**EXERCISE DIRECTIONS:** Below are some entries; can you quote all of them exactly?

**DATA LISTING:**
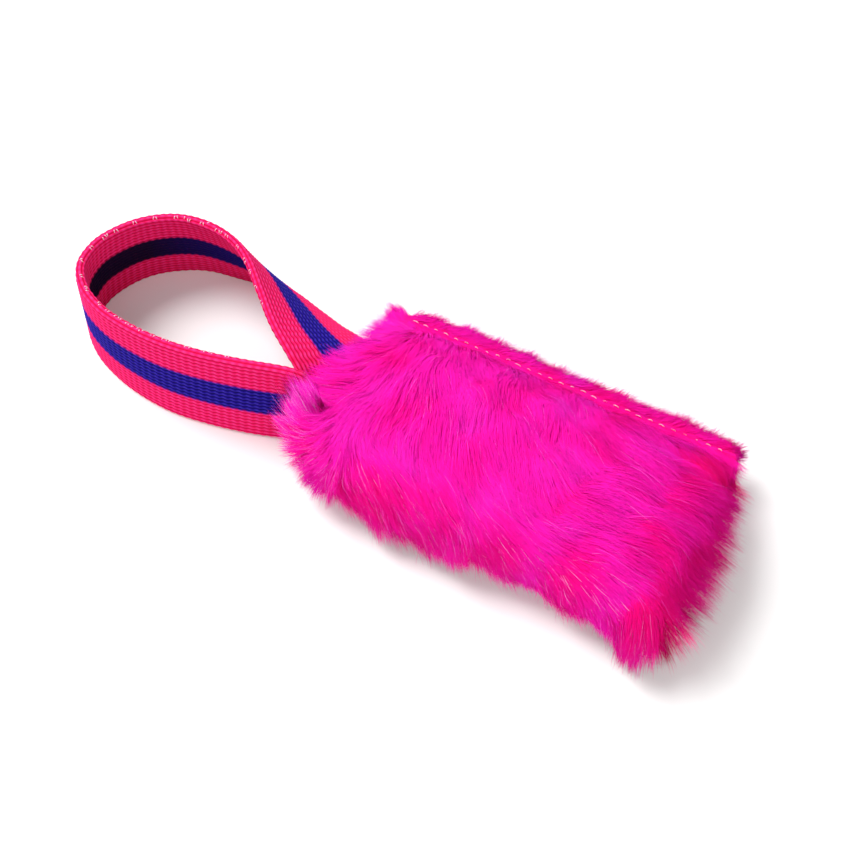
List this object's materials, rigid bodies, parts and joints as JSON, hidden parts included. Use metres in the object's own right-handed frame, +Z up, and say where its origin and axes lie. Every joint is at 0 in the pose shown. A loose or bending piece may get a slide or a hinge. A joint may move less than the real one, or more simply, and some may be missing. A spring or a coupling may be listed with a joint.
{
  "type": "furry dog training dummy",
  "caption": "Padded pillow of long-pile faux fur with a striped webbing loop handle sewn into its short end, for retrieving and tugging.",
  "frame": {"origin": "middle of the whole object's footprint, on the surface that it lies on", "axes": "+X along the pillow away from the handle, +Y towards the stitched long edge, +Z up"},
  "size_m": [0.1783, 0.0573, 0.0259],
  "materials": {
    "pink_fur": "long pile",
    "striped_webbing": "coarse weave",
    "white_thread": "twisted thread",
    "white_fibre": "loose fibre"
  },
  "bodies": {
    "pillow": {"fur_cover": "pink_fur", "fibre_filling": "white_fibre", "lower_strap_end": "striped_webbing", "upper_strap_end": "striped_webbing", "topstitch_needle_thread": "white_thread", "topstitch_bobbin_thread": "white_thread", "handle_end_seam_thread": "white_thread", "plain_end_seam_thread": "white_thread", "strap_tack_thread": "white_thread"},
    "handle": {"handle_loop": "striped_webbing", "catch_thread": "white_thread"}
  },
  "joints": [
    {"name": "handle_swing", "type": "hinge", "parent": "pillow", "child": "handle", "pos_m": [-0.00575, 0, 0.0105], "axis": [0, 1, 0], "range_deg": [-90, 90], "deforming": ["lower_strap_end", "upper_strap_end"]}
  ]
}
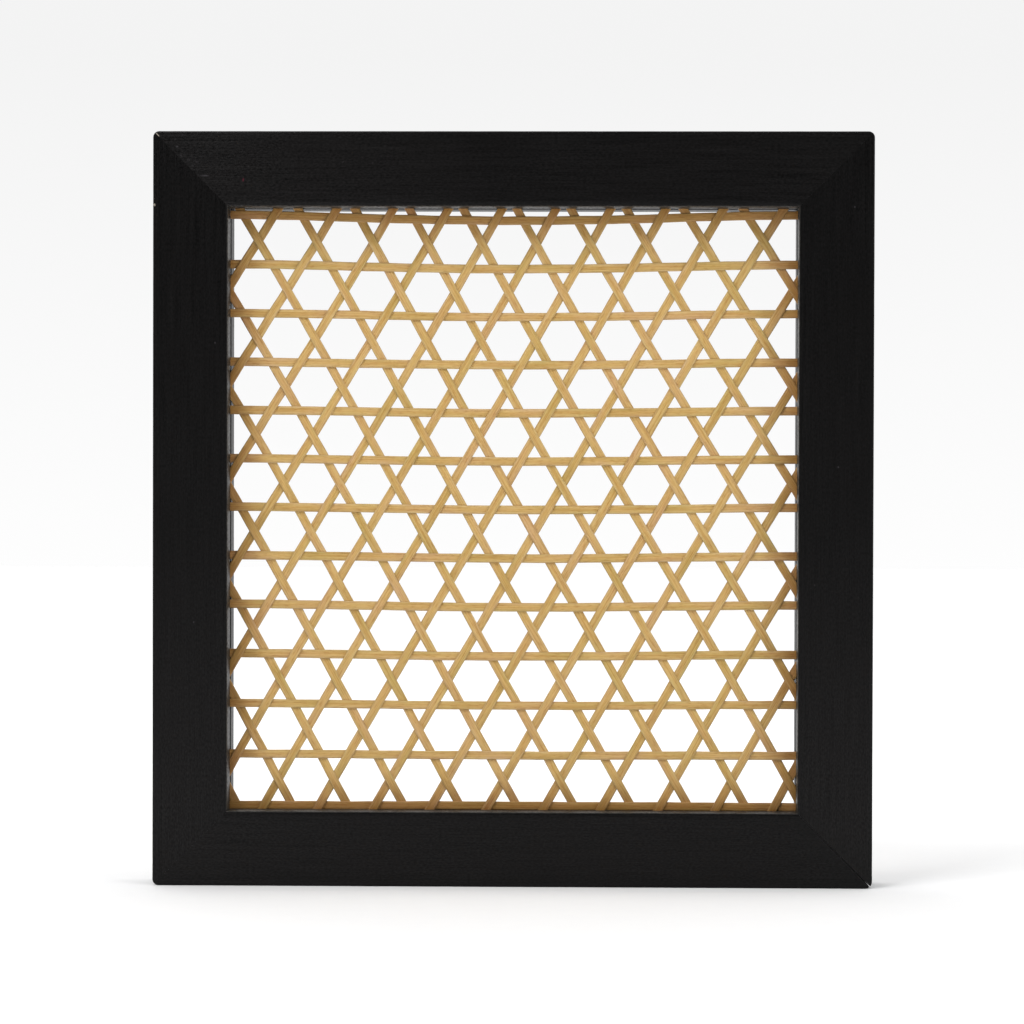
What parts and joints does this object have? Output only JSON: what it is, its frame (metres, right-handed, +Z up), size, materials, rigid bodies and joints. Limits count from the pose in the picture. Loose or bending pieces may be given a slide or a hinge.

**TASK ANSWER:**
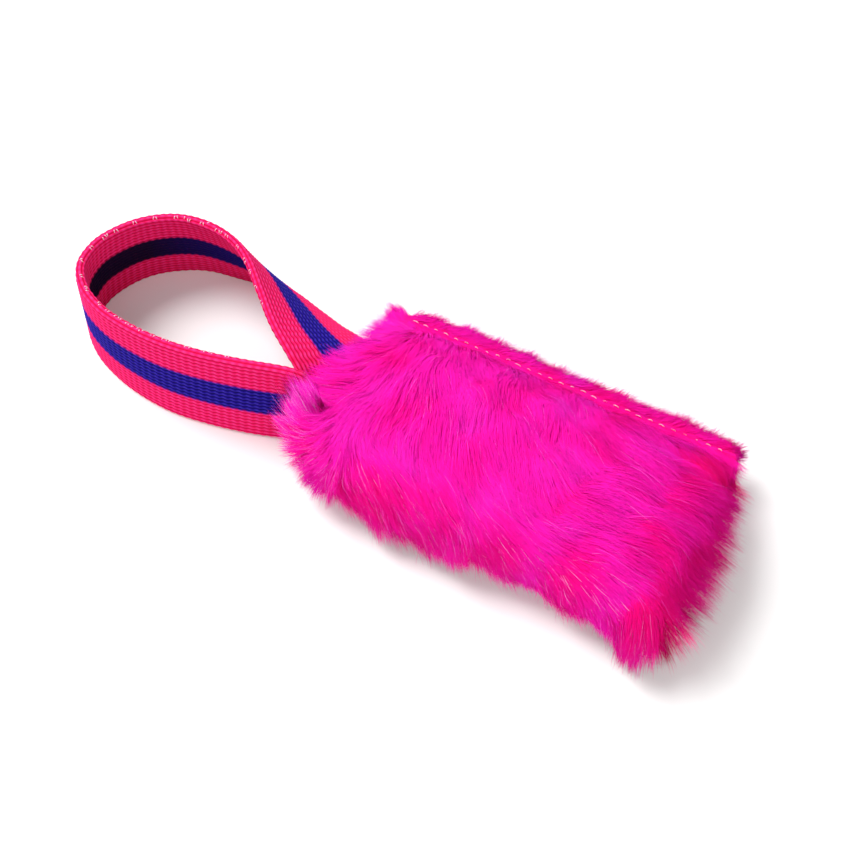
List this object's materials, rigid bodies, parts and joints as JSON, hidden parts included. Use metres in the object's own right-handed frame, +Z up, and say where its origin and axes lie. Every joint is at 0 in the pose shown. A loose or bending piece may get a slide or a hinge. A joint may move less than the real one, or more simply, and some may be missing. A spring or a coupling may be listed with a joint.
{
  "type": "furry dog training dummy",
  "caption": "Padded pillow of long-pile faux fur with a striped webbing loop handle sewn into its short end, for retrieving and tugging.",
  "frame": {"origin": "middle of the whole object's footprint, on the surface that it lies on", "axes": "+X along the pillow away from the handle, +Y towards the stitched long edge, +Z up"},
  "size_m": [0.1783, 0.0573, 0.0259],
  "materials": {
    "pink_fur": "long pile",
    "striped_webbing": "coarse weave",
    "white_thread": "twisted thread",
    "white_fibre": "loose fibre"
  },
  "bodies": {
    "pillow": {"fur_cover": "pink_fur", "fibre_filling": "white_fibre", "lower_strap_end": "striped_webbing", "upper_strap_end": "striped_webbing", "topstitch_needle_thread": "white_thread", "topstitch_bobbin_thread": "white_thread", "handle_end_seam_thread": "white_thread", "plain_end_seam_thread": "white_thread", "strap_tack_thread": "white_thread"},
    "handle": {"handle_loop": "striped_webbing", "catch_thread": "white_thread"}
  },
  "joints": [
    {"name": "handle_swing", "type": "hinge", "parent": "pillow", "child": "handle", "pos_m": [-0.00575, 0, 0.0105], "axis": [0, 1, 0], "range_deg": [-90, 90], "deforming": ["lower_strap_end", "upper_strap_end"]}
  ]
}
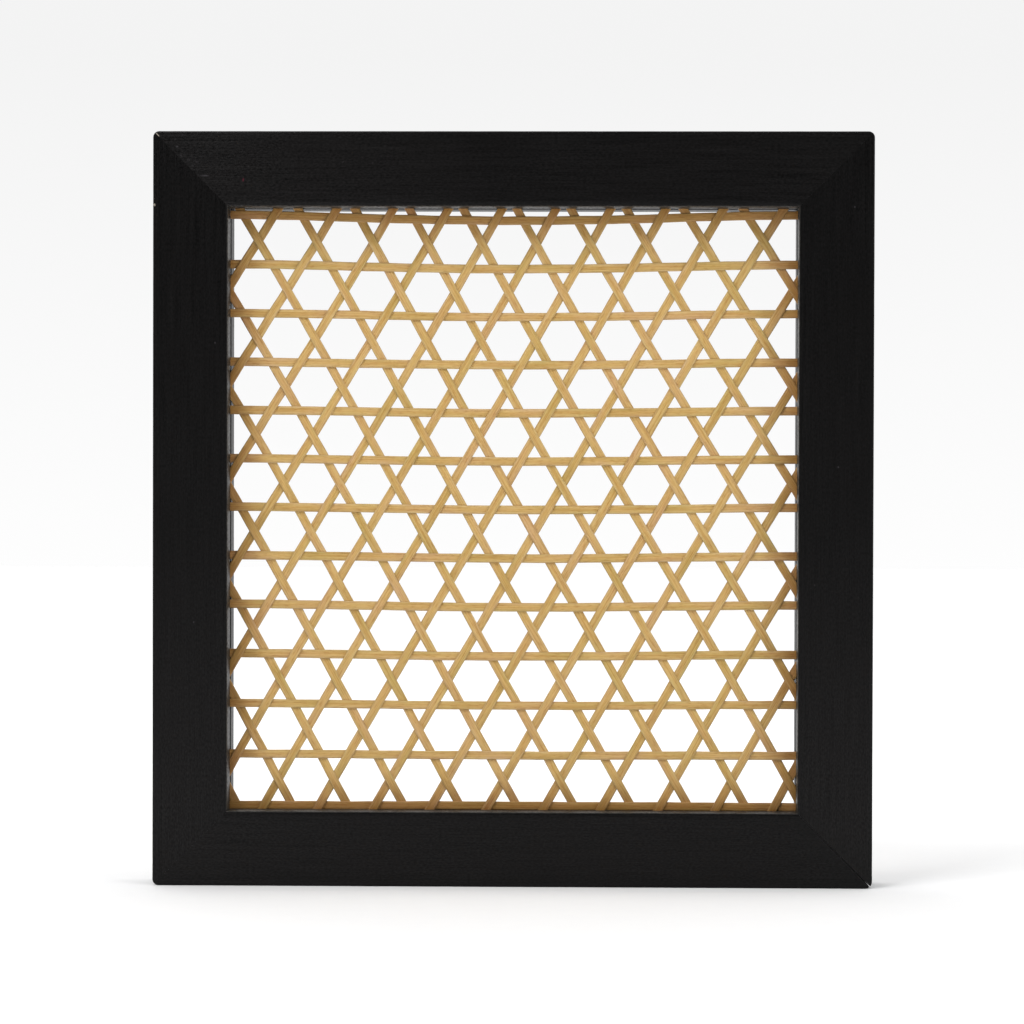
What parts and joints does this object have? Output only JSON: what it is, its frame (metres, right-handed, +Z up), size, materials, rigid bodies and joints. Limits count from the pose in the picture. Loose or bending pieces may be given a slide or a hinge.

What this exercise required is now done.